Give every line of the material again, exactly as written.

>> Start

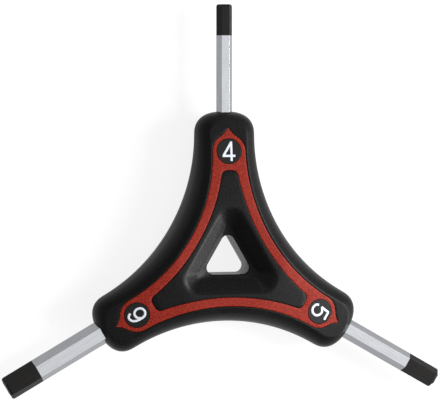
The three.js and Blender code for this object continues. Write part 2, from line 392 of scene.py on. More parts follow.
def at_height(outline: Ring, height: float) -> Ring:
    """Lifts an outline to one height."""
    return [Vector((p.x, p.y, height)) for p in outline]


def with_mirror(rings: Sequence[Ring]) -> list[Ring]:
    """Closes a section that starts and ends on the keys' plane with its mirrored rings."""
    lower = [[Vector((p.x, p.y, -p.z)) for p in ring] for ring in reversed(rings[1:-1])]
    return [*rings, *lower]


def smooth_row(
    values: Sequence[float], steps: int, before: float, after: float
) -> list[float]:
    """Runs a smooth curve through a row of values.

    Args:
        values: The values that the curve passes.
        steps: How many steps lie between two values.
        before: The value that would come before the first one.
        after: The value that would come after the last one.

    Returns:
        The curve's values, from the first one to the last one.
    """
    padded = [before, *values, after]
    curve = []
    for i in range(1, len(padded) - 2):
        a, b, c, d = padded[i - 1 : i + 3]
        for step in range(steps):
            t = step / steps
            linear = (c - a) * t
            square = (2 * a - 5 * b + 4 * c - d) * t**2
            cube = (3 * b - a - 3 * c + d) * t**3
            curve.append((2 * b + linear + square + cube) / 2)
    curve.append(values[-1])
    return curve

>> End

TASK ANSWER –
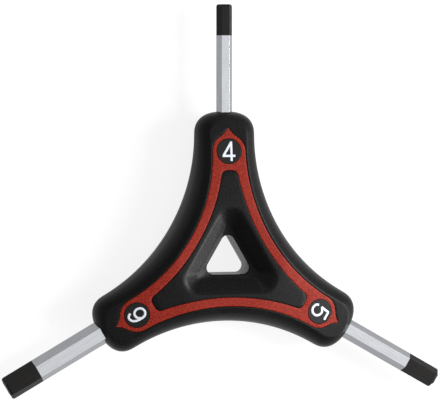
The three.js and Blender code for this object continues. Write part 2, from line 392 of scene.py on. More parts follow.
def at_height(outline: Ring, height: float) -> Ring:
    """Lifts an outline to one height."""
    return [Vector((p.x, p.y, height)) for p in outline]


def with_mirror(rings: Sequence[Ring]) -> list[Ring]:
    """Closes a section that starts and ends on the keys' plane with its mirrored rings."""
    lower = [[Vector((p.x, p.y, -p.z)) for p in ring] for ring in reversed(rings[1:-1])]
    return [*rings, *lower]


def smooth_row(
    values: Sequence[float], steps: int, before: float, after: float
) -> list[float]:
    """Runs a smooth curve through a row of values.

    Args:
        values: The values that the curve passes.
        steps: How many steps lie between two values.
        before: The value that would come before the first one.
        after: The value that would come after the last one.

    Returns:
        The curve's values, from the first one to the last one.
    """
    padded = [before, *values, after]
    curve = []
    for i in range(1, len(padded) - 2):
        a, b, c, d = padded[i - 1 : i + 3]
        for step in range(steps):
            t = step / steps
            linear = (c - a) * t
            square = (2 * a - 5 * b + 4 * c - d) * t**2
            cube = (3 * b - a - 3 * c + d) * t**3
            curve.append((2 * b + linear + square + cube) / 2)
    curve.append(values[-1])
    return curve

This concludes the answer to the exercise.